3. The license processing time can be quite long. Preparing the license can take just as long, especially if it is new and unique.
a. Plan for three months. If it is taking longer, that’s not a good sign.
4. Business opportunities can be lost and foreign competitors can gain competitive experience, which may not otherwise have happened.
5. A single ITAR part within an otherwise commercial item makes that item a defense article and is forever subject to ITAR restrictions.
a. You can petition the DoS for a change of jurisdiction, but that is a lengthy and often costly endeavor and the outcome is difficult to predict.
6. The DoS reserves the right to categorize an item as subject to ITAR controls if it poses significant strategic importance EVEN if it doesn’t meet ANY criteria of the USML. While this doesn’t occur often, it could happen.

My experience also shows that once you have it fairly well figured out, it’s not so bad.
1. It’s about National Security and protecting and controlling Strategic Technology.
2. There is not much gray area so with proper research you can quickly establish confidence of approval and save the frustration of getting denied after expending lots of effort.
3. Experience counts.
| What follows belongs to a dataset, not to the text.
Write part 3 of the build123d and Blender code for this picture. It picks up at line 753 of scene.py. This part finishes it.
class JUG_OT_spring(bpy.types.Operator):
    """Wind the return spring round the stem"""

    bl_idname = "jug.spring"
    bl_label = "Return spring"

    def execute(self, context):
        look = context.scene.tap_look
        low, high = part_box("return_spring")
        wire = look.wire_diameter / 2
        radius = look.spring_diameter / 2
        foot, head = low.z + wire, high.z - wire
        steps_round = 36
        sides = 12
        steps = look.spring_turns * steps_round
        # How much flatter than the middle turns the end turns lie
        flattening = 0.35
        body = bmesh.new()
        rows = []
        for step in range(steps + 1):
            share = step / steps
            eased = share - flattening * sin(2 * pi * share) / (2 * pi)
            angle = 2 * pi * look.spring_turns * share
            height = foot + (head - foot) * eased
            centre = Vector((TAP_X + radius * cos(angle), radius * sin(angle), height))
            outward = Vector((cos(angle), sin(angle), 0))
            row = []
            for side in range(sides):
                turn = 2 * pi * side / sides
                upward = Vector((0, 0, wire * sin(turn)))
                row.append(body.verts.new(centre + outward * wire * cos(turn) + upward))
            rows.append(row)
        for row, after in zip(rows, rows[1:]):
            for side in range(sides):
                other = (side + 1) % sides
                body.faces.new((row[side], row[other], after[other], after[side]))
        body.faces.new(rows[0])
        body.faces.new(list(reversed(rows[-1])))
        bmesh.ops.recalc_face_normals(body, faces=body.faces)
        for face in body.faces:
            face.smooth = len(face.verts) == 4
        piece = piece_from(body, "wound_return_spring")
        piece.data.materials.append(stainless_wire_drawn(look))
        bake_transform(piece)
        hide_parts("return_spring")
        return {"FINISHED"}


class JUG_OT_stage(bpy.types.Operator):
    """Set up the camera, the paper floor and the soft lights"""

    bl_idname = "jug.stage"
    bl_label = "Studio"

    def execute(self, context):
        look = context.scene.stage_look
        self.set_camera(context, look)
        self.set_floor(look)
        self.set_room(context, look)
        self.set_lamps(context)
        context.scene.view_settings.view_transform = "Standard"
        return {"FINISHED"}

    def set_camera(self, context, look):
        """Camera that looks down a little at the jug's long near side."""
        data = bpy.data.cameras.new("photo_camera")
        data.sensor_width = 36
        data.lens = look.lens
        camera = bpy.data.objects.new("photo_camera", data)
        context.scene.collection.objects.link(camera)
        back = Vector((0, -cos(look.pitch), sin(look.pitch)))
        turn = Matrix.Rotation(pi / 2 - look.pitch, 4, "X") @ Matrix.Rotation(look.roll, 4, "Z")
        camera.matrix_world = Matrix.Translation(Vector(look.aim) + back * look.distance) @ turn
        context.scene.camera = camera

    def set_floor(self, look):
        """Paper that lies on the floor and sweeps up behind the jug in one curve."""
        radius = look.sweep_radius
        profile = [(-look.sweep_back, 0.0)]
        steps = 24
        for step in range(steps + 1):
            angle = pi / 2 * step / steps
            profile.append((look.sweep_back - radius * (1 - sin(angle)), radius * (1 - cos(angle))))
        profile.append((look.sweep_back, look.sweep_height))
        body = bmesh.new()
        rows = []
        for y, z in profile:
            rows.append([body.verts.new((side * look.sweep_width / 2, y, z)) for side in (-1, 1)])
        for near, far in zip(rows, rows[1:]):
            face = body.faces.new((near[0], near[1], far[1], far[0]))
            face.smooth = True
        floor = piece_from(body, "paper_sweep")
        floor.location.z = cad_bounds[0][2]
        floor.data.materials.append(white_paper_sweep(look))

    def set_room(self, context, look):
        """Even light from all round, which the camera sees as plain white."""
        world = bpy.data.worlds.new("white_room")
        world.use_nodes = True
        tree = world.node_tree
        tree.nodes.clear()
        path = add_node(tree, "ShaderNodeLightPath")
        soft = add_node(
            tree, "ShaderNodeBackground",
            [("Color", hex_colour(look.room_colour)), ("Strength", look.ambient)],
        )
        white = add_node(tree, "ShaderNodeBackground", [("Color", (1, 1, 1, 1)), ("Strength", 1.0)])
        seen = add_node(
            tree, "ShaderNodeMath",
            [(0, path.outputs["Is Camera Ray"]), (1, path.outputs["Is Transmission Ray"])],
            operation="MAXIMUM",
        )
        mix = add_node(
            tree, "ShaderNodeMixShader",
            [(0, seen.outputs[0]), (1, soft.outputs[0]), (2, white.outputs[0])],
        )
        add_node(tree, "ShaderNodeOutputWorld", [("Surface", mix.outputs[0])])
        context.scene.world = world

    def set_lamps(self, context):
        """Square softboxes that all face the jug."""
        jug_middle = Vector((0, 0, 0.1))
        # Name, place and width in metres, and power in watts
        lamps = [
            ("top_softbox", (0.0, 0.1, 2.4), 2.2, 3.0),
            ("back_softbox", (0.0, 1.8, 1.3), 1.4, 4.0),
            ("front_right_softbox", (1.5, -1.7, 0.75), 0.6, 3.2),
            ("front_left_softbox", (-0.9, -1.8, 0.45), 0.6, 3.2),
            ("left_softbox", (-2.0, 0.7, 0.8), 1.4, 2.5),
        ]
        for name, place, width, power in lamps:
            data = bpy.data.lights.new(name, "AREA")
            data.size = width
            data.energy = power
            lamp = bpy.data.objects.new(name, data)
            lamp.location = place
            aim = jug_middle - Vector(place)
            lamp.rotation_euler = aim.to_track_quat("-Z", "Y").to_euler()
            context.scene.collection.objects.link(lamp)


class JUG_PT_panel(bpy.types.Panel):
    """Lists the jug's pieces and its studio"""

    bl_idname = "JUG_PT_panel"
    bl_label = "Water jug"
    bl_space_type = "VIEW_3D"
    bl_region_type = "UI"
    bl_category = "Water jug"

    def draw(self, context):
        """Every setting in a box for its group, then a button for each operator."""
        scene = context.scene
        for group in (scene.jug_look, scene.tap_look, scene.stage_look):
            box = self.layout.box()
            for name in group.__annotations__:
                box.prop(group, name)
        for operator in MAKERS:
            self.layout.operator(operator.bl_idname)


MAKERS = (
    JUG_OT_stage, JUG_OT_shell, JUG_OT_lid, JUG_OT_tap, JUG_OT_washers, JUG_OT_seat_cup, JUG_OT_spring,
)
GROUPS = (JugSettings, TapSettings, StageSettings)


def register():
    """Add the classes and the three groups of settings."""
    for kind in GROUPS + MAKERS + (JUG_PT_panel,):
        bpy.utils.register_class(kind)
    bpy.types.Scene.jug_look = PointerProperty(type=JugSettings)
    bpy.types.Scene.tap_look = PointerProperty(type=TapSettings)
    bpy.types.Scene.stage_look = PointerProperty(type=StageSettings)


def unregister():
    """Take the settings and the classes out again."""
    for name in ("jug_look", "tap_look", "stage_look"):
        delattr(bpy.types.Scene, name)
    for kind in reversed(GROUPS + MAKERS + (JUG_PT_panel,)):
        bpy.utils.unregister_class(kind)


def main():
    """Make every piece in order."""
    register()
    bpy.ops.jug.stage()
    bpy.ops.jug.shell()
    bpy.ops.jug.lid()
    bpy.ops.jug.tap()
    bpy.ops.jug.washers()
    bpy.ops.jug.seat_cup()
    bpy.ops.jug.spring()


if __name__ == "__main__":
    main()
An accurate and well-written license application can get approved more quickly, particularly if you can reference precedent license approvals. Two weeks is possible for a repeat application.

There are many ITAR related resources available and they often emphasize the liability for penalties, which can be very severe and is very much a reality. I hope you find this discussion constructive and useful in understanding your obligations with respect to ITAR.

This editorial content does not constitute official advice or training. It is strictly the opinion of the author and does not represent any official opinion or policy of Smiths Group or any of its businesses. Obtain your own training and legal advice for your ITAR related matters from an expert in the international trade compliance field.

Joe Chandler is currently vice president and MMW Products Division manager of Millitech Inc., a Smiths Interconnect business.